De toutes les manières, les faits que nous rapportons sont déjà assez éloquents pour instruire le procès de notre administration. Qui donnera tort à ceux de nos concitoyens, qui appellent de leurs vœux que nous débarrassions cette administration de sa gangue bureaucratique et paperassière, que nous la transformions en une administration de développement ?
Nous aurions tant voulu que le synonyme d’une administration de développement soit une administration humaine. Le but, ici, c’est de faire retenir que nos services administratifs, par leur mode de fonctionnement actuel, complote contre l’homme, écrase et broie des hommes. Nos services administratifs sont à l’image des salles de torture ou des champs pour des exécutions massives et sommaires. Dans chaque dossier qui traîne sur le bureau d’un fonctionnaire, se trouve écrite, à l’encre d’une indicible souffrance, l’histoire d’un homme ou d’une femme. Derrière chaque numéro matricule, il y a un drame humain qui se noue. Et chaque jour qu’on perd pour traiter et conclure un dossier, c’est un homme, c’est une femme, déjà à terre, que l’on continue de piétiner ; c’est un retraité, après qu’il se fut sacrifié sur le terrain du devoir, que l’on prive de ses droits.
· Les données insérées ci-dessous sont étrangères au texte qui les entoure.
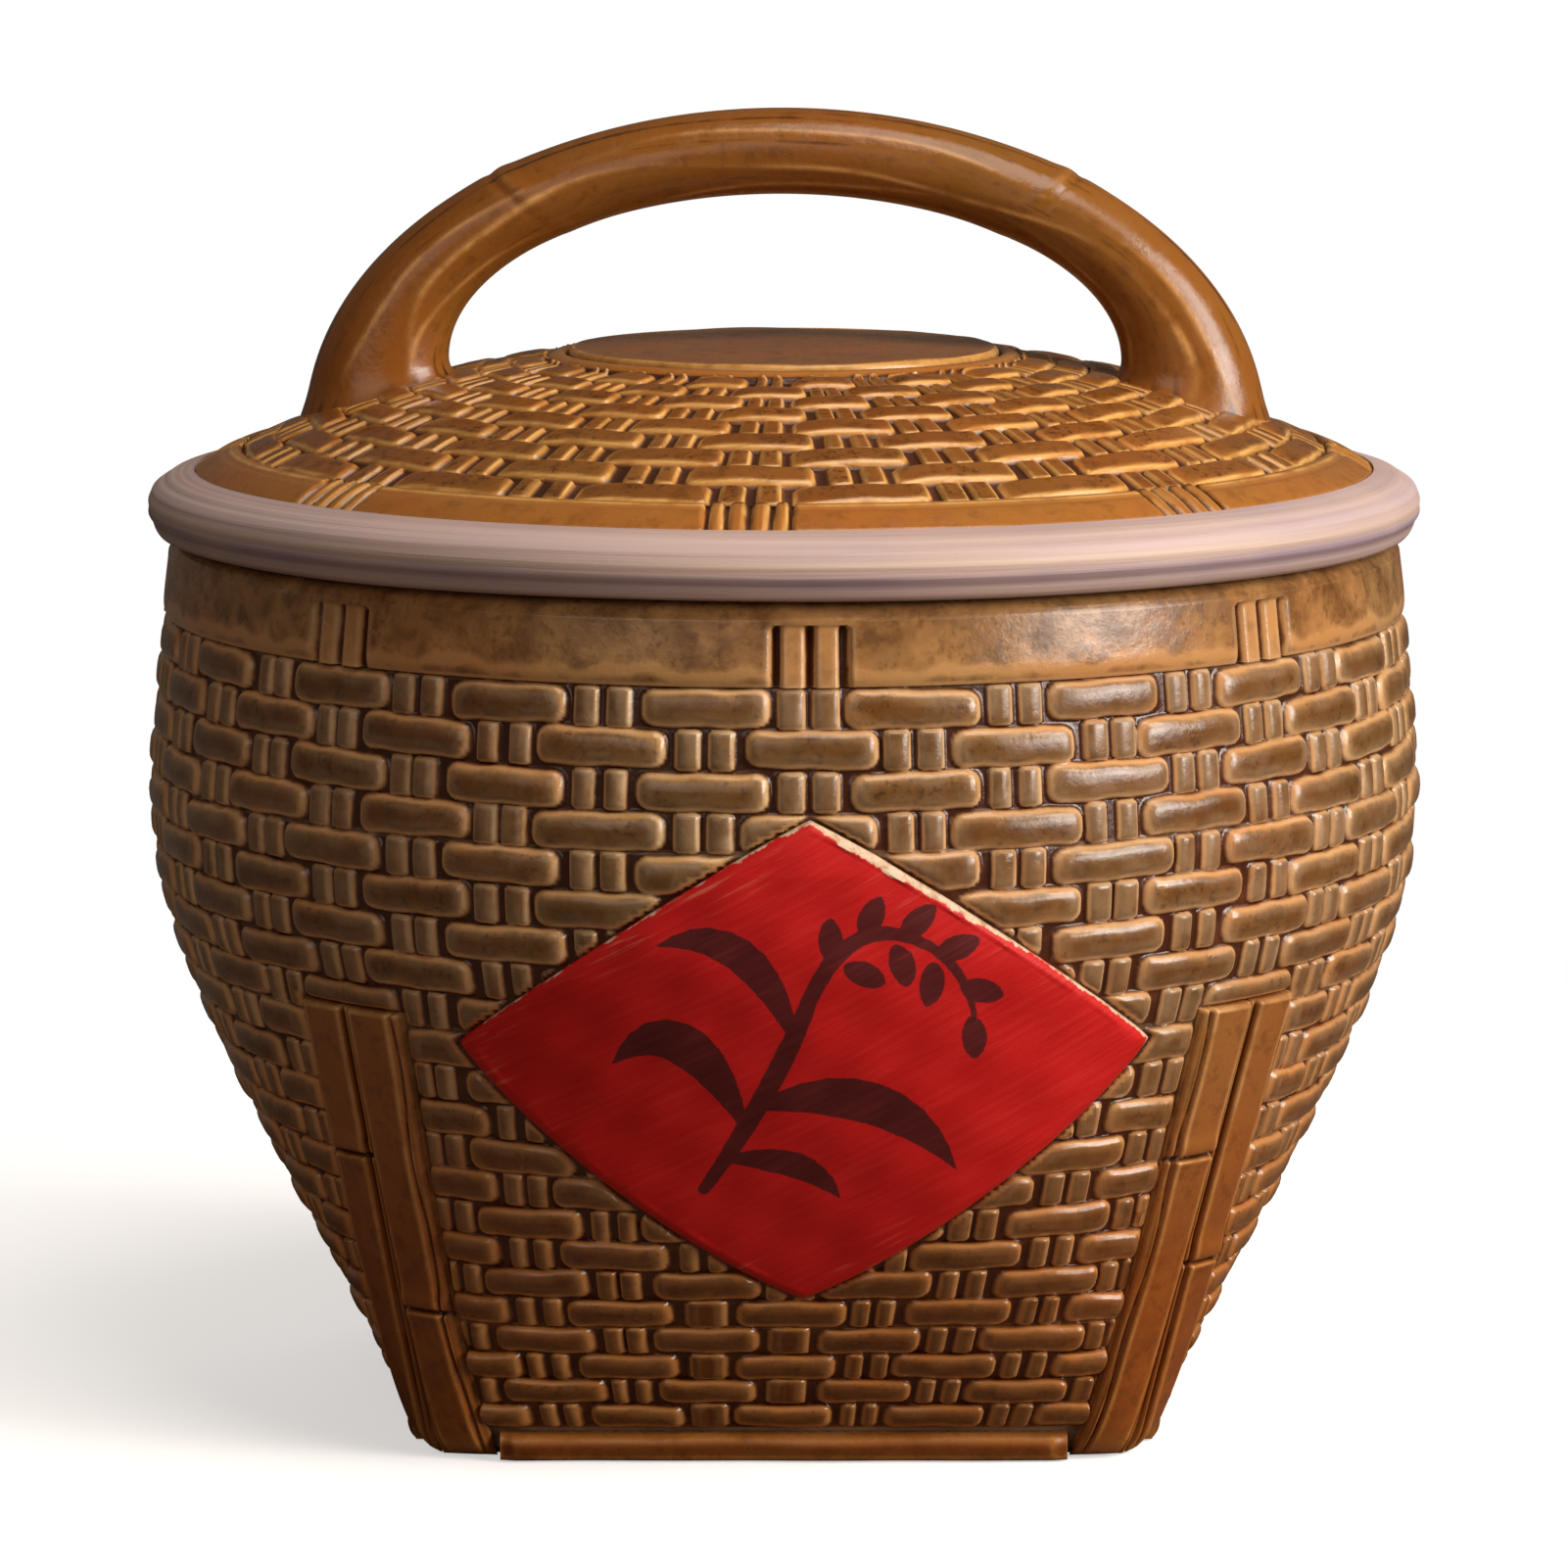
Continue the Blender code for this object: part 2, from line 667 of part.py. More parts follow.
def dome_loops():
    """Loops of the lid's dome: in over the woven skin, then out under the plain lining."""
    columns = [n + side for n in range(DOME_COLUMNS) for side in (-SLAT_HALF, SLAT_HALF)]
    angles = [FRONT + 2 * math.pi * column / DOME_COLUMNS for column in columns]
    outer = DOME_RADIUS - CLEARANCE
    inner = CROWN_RADIUS + CLEARANCE
    woven = inner + CROWN_PLAIN
    loops = []

    def add_loop(reach, heights):
        points = zip(angles, heights)
        loops.append([Vector((reach * math.cos(a), reach * math.sin(a), z)) for a, z in points])

    low_rim = [dome_height(outer) - DOME_STEP] * len(columns)
    add_loop(outer, low_rim)
    for row in range(1, DOME_ROWS + 1):
        for side in (-SLAT_TALL, SLAT_TALL):
            reach = outer + (woven - outer) * (row - 0.5 + side) / DOME_ROWS
            heights = []
            for column, angle in zip(columns, angles):
                raised = (round(column) + row) % 2 == 0
                if under_handle_foot(reach * math.cos(angle), reach * math.sin(angle)):
                    raised = True
                heights.append(dome_height(reach) - (0.0 if raised else DOME_STEP))
            add_loop(reach, heights)
    add_loop(woven, [dome_height(woven)] * len(columns))
    add_loop(inner, [dome_height(inner)] * len(columns))
    crest = dome_height(inner) - DOME_THICK
    rest = SEAT_Z + CLEARANCE
    rest_reach = outer - DOME_REST
    for step in range(DOME_LINING_LOOPS + 1):
        share = step / DOME_LINING_LOOPS
        reach = inner + (rest_reach - inner) * share
        add_loop(reach, [rest + (crest - rest) * (1 - share**2)] * len(columns))
    add_loop(outer, [rest] * len(columns))
    return loops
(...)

La réforme de notre administration, à la lumière de tous ces faits, est plus que jamais à l’ordre du jour. Il ne peut pas s’agir d’une opération cosmétique qui se limiterait à quelques aménagements techniques. Il ne peut pas s’agir non plus d’aller pirater les autres pour venir plaquer sur notre administration des réalités d’ailleurs. Il s’agit de prendre possession de notre esprit pour dresser l’architecture d’une autre administration. Celle dans laquelle nous projetterions le meilleur de nous- mêmes. Une telle administration, sans être la retraite des bienheureux, doit cesser, au moins, d’être l’enfer des retraités.